For simplicity, let’s just talk about the current tax code for a moment. Suppose the Acme Corporation earns $100 in profit. Assuming it doesn’t do any international tax avoidance, it pays $35 in corporate tax. Then it distributes the rest to a shareholder, Carl, by buying back his shares. Carl gets $65, and because he held the shares for long enough he’s entitled to a 20 percent capital gains rate on that earnings (assuming he makes enough money doing other things to be in the top bracket). So he pays $13, leaving $52 in profits. The total tax rate on the profits was about 48 percent.
Now let’s suppose that Acme is a pass-through. That $100 would go straight to Carl, who’d pay a 39.6 percent marginal rate on it. He pays $39.60 and keeps $61.40. He’s substantially better off than he would’ve been if Acme organized as a C corporation and paid corporate taxes. (My colleague Alvin Chang has a great cartoon explaining this comparison in more detail.)
Of course, the real world is more complicated than this stylized example. A lot of shares are in tax-protected IRAs and 401(k)s and their dividends and buybacks aren’t taxed at all, helping C-corps whose shares are held that way. But many share buybacks are dividends also taxed at higher individual rates, not the low capital gains rates. And economists who’ve looked at the issue generally conclude that pass-throughs have the better of the deal. Companies typically only organize as C-corps when they have too many owners to feasibly distribute earnings to each of them individually in the way that pass-throughs must.
“The so-called ‘rate parity’ approach would not actually achieve parity between pass-through businesses and C corporations,” Scott Greenberg, a senior analyst at the right-leaning Tax Foundation, writes. “Instead, it would put C corporations at a significant tax disadvantage and would move the tax code further away from neutrality between business forms.”
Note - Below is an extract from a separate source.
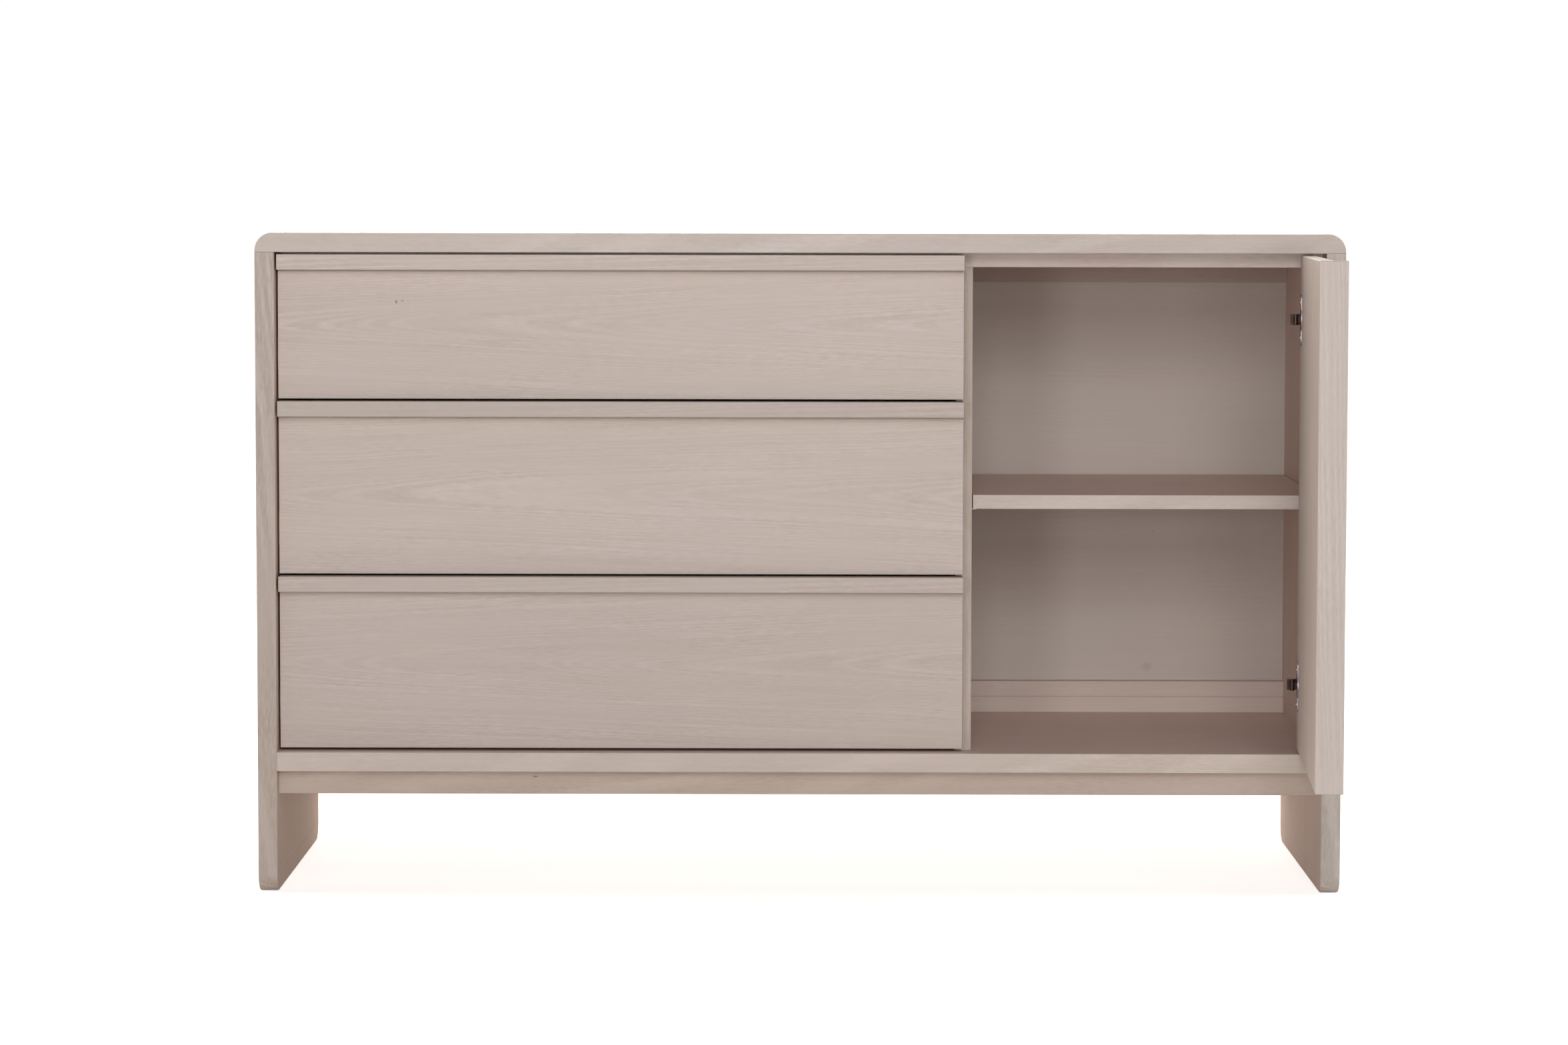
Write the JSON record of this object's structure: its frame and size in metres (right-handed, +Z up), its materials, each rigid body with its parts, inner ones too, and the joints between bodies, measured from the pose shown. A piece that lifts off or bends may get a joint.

And more to the point, who cares if pass-throughs are taxed more than C-corps as a result of tax reform? Pass-throughs who feel mistreated have a simple fix available to them: They can become C-corps. This option is available to just about any pass-through company. The fact that pass-throughs don’t take this option is further evidence of what a great deal they’re already getting.
This is a fight about politics more than policy
So if pass-throughs are already advantaged, why are some politicians so intent on making them more advantaged?
It’s hard to think of a principled case for additional breaks. The closest thing to a good argument I can think of is this:
- It’s generally better to tax corporate earnings at the shareholder level, where you can be taxed based on ability to pay, than at the entity-level, where it’s less clear who’s ultimately paying the bill
- Cutting the corporate rate to 20 percent might advantage C-corps, without a generous deduction for pass-throughs
- You don’t want pass-throughs to just become C-corps, because of Proviso No. 1, and so:
- You should complement the corporate rate cut with a pass-through cut
But if you don’t think individual taxation is inherently better than corporate taxation, that reasoning breaks down. And in any case, it’s not the argument that Daines and Johnson and other pass-through allies in the Senate are making.
Instead, legislators appear to have bought into the false notion that pass-throughs are small businesses, and are responding to the organized efforts of trade groups composed of pass-throughs, who push that narrative aggressively (and with the help of pass-through lobbying firms).
NYU tax law professor Daniel Shaviro has referred to the pass-through break as “New Plutocratic Industrial Policy,” a provision that benefits the rich and specific companies for no justifiable economic reason. That’s pretty close to the consensus on this idea that I’ve seen from economists and tax law experts.